━━ INPUT DATA

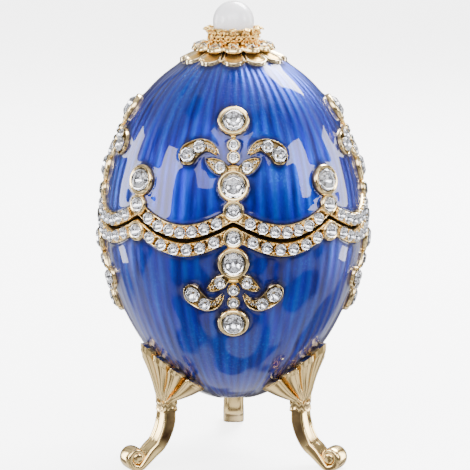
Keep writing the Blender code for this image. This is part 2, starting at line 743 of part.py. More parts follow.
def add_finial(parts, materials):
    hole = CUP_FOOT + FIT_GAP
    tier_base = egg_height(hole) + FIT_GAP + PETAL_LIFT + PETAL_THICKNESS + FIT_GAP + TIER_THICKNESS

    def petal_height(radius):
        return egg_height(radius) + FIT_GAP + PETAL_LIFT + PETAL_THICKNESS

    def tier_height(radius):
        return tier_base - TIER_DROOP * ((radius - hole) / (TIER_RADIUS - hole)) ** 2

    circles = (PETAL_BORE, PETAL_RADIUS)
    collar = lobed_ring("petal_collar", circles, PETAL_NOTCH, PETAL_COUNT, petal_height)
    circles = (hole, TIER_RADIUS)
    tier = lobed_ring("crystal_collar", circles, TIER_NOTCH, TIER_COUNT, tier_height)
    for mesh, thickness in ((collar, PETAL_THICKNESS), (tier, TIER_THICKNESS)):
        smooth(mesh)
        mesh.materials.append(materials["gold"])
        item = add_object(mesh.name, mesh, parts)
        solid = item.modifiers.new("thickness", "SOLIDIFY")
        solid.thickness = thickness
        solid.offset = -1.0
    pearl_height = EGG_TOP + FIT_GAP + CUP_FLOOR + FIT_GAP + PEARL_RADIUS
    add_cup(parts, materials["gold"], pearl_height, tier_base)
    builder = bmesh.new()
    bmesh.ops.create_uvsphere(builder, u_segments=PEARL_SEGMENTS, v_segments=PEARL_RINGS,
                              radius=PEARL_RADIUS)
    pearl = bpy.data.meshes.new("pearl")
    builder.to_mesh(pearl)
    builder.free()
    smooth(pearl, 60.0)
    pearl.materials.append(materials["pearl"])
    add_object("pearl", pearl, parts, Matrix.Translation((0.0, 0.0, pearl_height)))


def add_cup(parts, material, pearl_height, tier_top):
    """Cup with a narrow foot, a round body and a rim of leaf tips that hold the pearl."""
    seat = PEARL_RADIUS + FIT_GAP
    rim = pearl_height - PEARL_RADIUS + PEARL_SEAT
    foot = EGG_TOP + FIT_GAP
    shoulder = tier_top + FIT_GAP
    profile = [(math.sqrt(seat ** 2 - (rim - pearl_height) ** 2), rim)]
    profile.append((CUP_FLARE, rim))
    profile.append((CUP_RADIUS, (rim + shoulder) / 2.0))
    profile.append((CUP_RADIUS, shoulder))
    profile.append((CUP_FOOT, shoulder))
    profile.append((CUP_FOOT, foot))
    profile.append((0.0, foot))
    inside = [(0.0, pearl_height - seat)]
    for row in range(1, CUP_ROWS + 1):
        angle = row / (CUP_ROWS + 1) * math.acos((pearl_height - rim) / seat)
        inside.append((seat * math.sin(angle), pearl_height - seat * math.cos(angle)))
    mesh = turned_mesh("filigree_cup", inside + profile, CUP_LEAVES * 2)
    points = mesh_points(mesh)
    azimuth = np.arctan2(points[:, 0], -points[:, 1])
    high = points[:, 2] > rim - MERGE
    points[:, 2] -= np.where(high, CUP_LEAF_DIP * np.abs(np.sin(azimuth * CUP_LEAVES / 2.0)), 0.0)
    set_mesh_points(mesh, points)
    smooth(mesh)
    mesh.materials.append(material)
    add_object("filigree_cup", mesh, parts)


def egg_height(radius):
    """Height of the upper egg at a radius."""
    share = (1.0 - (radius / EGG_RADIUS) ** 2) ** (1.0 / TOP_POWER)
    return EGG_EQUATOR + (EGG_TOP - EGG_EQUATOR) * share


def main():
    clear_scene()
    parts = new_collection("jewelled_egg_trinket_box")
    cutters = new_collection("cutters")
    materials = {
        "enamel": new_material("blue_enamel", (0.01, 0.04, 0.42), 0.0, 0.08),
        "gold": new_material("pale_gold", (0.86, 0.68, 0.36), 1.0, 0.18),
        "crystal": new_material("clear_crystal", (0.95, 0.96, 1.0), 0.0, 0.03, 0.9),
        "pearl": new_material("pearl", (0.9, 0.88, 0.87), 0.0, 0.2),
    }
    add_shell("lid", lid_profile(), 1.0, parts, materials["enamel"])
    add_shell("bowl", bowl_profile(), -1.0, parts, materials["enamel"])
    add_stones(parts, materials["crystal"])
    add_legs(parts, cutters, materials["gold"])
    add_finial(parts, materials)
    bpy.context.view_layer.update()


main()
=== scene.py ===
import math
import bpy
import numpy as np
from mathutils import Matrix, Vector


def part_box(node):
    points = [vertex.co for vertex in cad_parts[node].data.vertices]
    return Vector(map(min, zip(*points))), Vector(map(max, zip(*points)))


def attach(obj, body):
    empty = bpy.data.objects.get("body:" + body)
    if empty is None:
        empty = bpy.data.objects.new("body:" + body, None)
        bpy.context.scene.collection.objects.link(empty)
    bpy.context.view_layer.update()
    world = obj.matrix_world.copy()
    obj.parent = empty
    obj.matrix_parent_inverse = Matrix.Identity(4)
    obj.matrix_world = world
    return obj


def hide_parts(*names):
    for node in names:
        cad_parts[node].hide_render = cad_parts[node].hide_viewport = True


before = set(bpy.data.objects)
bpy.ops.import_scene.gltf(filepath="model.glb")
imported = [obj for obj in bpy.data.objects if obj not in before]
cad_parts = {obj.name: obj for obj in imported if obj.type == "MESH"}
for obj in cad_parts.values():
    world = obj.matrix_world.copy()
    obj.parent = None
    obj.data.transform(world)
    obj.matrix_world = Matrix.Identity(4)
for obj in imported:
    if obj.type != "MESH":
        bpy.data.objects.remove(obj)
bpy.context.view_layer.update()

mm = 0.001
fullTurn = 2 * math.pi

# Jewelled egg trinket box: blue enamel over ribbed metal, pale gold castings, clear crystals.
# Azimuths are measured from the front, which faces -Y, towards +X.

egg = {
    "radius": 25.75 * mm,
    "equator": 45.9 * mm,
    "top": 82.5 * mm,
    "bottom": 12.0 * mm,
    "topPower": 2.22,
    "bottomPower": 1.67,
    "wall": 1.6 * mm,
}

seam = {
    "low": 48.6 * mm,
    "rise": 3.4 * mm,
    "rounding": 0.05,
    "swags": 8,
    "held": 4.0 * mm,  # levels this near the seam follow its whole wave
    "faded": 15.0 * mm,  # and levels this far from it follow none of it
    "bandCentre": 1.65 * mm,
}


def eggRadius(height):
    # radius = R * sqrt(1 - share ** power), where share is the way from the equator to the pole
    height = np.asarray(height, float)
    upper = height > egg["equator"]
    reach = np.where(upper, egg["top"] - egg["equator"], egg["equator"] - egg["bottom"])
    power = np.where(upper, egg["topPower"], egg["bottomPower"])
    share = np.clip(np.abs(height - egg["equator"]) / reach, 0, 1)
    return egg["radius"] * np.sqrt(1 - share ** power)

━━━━
━━ INPUT DATA

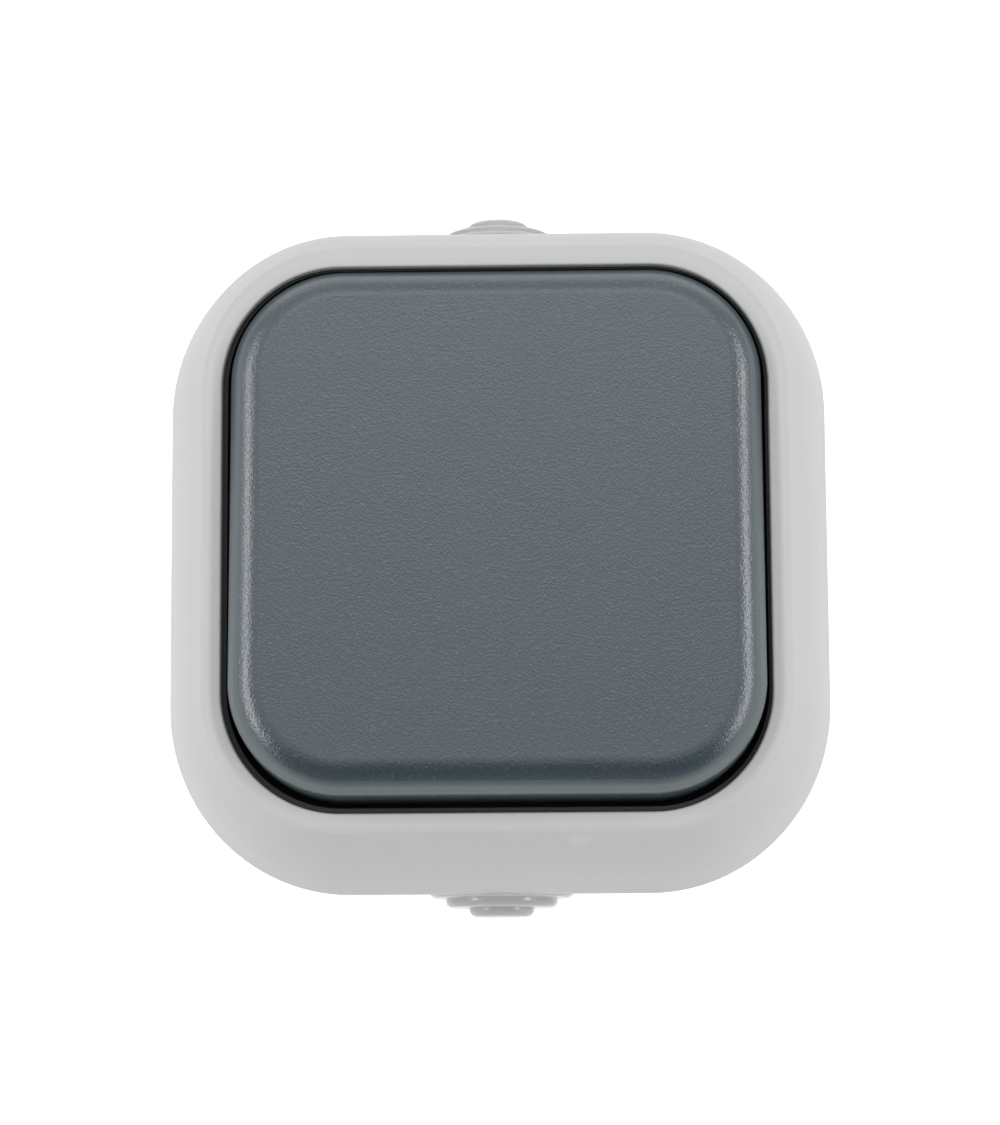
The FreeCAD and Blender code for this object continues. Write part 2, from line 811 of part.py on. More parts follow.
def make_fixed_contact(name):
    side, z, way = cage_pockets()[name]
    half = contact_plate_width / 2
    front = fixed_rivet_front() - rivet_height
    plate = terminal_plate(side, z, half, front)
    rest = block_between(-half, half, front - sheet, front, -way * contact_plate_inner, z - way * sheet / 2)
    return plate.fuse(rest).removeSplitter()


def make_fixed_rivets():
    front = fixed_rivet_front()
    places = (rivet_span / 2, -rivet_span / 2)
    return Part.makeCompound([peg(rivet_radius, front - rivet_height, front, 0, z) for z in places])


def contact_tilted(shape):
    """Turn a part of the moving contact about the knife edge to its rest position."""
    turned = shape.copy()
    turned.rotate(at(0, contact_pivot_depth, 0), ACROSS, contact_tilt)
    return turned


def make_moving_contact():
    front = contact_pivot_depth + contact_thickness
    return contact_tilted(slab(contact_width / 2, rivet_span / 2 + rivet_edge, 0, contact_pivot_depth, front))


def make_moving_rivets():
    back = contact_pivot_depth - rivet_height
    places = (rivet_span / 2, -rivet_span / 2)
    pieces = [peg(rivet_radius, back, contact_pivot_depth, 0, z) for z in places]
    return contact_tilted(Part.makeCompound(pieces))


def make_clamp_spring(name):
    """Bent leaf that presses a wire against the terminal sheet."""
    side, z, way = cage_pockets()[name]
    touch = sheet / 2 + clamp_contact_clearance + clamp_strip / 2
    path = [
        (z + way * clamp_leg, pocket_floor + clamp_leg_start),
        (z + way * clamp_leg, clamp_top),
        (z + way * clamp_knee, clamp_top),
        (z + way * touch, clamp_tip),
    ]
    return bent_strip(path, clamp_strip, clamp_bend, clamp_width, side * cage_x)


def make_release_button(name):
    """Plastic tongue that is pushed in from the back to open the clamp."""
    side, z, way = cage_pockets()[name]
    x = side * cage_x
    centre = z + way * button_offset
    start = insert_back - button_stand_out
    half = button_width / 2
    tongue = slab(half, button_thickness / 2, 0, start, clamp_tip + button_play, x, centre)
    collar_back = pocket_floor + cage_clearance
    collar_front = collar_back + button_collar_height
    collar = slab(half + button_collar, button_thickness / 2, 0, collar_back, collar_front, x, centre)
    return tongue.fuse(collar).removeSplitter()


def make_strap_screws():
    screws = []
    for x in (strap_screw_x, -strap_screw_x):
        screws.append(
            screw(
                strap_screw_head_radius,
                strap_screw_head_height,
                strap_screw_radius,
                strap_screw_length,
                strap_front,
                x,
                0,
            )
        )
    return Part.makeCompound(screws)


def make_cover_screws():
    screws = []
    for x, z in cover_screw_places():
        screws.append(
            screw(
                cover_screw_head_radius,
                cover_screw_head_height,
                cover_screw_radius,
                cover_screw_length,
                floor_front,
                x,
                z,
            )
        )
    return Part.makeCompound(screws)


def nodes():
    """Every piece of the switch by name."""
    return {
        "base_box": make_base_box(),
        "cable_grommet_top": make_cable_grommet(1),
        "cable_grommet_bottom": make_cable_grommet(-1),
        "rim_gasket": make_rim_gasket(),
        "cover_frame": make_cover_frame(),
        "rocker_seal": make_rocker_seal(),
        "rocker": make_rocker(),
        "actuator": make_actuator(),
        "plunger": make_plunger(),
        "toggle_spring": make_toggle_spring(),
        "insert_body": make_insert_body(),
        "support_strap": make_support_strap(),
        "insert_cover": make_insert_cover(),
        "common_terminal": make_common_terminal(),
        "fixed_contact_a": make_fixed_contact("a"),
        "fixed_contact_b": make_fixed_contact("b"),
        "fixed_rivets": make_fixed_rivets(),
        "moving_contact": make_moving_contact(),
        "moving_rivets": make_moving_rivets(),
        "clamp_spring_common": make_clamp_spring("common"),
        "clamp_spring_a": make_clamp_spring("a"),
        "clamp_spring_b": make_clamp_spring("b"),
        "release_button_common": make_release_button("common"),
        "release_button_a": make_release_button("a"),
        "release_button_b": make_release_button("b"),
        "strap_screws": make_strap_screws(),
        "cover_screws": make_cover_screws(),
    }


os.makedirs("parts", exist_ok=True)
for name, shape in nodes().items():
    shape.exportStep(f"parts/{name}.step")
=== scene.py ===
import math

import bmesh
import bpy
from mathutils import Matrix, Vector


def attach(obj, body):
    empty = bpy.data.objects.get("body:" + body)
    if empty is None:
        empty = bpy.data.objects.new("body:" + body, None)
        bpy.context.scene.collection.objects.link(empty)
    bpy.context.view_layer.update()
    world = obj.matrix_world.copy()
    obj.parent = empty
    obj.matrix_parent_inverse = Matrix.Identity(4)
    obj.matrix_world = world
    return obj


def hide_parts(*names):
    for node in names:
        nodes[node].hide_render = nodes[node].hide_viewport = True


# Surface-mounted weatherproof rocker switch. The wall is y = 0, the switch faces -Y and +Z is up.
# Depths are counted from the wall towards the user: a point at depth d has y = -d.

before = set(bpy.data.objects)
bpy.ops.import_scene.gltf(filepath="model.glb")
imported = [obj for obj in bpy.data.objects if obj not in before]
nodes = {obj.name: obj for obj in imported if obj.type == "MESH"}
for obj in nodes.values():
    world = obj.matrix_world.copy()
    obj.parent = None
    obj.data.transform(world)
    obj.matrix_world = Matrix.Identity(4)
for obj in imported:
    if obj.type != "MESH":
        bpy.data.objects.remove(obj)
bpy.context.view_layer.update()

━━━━

TASK PROMPT =
Look back at the entries above and repeat, unchanged, every line from the line holding "high = points[:, 2] > rim - MERGE" through the line holding "cad_parts[node].hide_render = cad_parts[node].hide_viewport".

FINAL RESULT =
    high = points[:, 2] > rim - MERGE
    points[:, 2] -= np.where(high, CUP_LEAF_DIP * np.abs(np.sin(azimuth * CUP_LEAVES / 2.0)), 0.0)
    set_mesh_points(mesh, points)
    smooth(mesh)
    mesh.materials.append(material)
    add_object("filigree_cup", mesh, parts)


def egg_height(radius):
    """Height of the upper egg at a radius."""
    share = (1.0 - (radius / EGG_RADIUS) ** 2) ** (1.0 / TOP_POWER)
    return EGG_EQUATOR + (EGG_TOP - EGG_EQUATOR) * share


def main():
    clear_scene()
    parts = new_collection("jewelled_egg_trinket_box")
    cutters = new_collection("cutters")
    materials = {
        "enamel": new_material("blue_enamel", (0.01, 0.04, 0.42), 0.0, 0.08),
        "gold": new_material("pale_gold", (0.86, 0.68, 0.36), 1.0, 0.18),
        "crystal": new_material("clear_crystal", (0.95, 0.96, 1.0), 0.0, 0.03, 0.9),
        "pearl": new_material("pearl", (0.9, 0.88, 0.87), 0.0, 0.2),
    }
    add_shell("lid", lid_profile(), 1.0, parts, materials["enamel"])
    add_shell("bowl", bowl_profile(), -1.0, parts, materials["enamel"])
    add_stones(parts, materials["crystal"])
    add_legs(parts, cutters, materials["gold"])
    add_finial(parts, materials)
    bpy.context.view_layer.update()


main()
=== scene.py ===
import math
import bpy
import numpy as np
from mathutils import Matrix, Vector


def part_box(node):
    points = [vertex.co for vertex in cad_parts[node].data.vertices]
    return Vector(map(min, zip(*points))), Vector(map(max, zip(*points)))


def attach(obj, body):
    empty = bpy.data.objects.get("body:" + body)
    if empty is None:
        empty = bpy.data.objects.new("body:" + body, None)
        bpy.context.scene.collection.objects.link(empty)
    bpy.context.view_layer.update()
    world = obj.matrix_world.copy()
    obj.parent = empty
    obj.matrix_parent_inverse = Matrix.Identity(4)
    obj.matrix_world = world
    return obj


def hide_parts(*names):
    for node in names:
        cad_parts[node].hide_render = cad_parts[node].hide_viewport = True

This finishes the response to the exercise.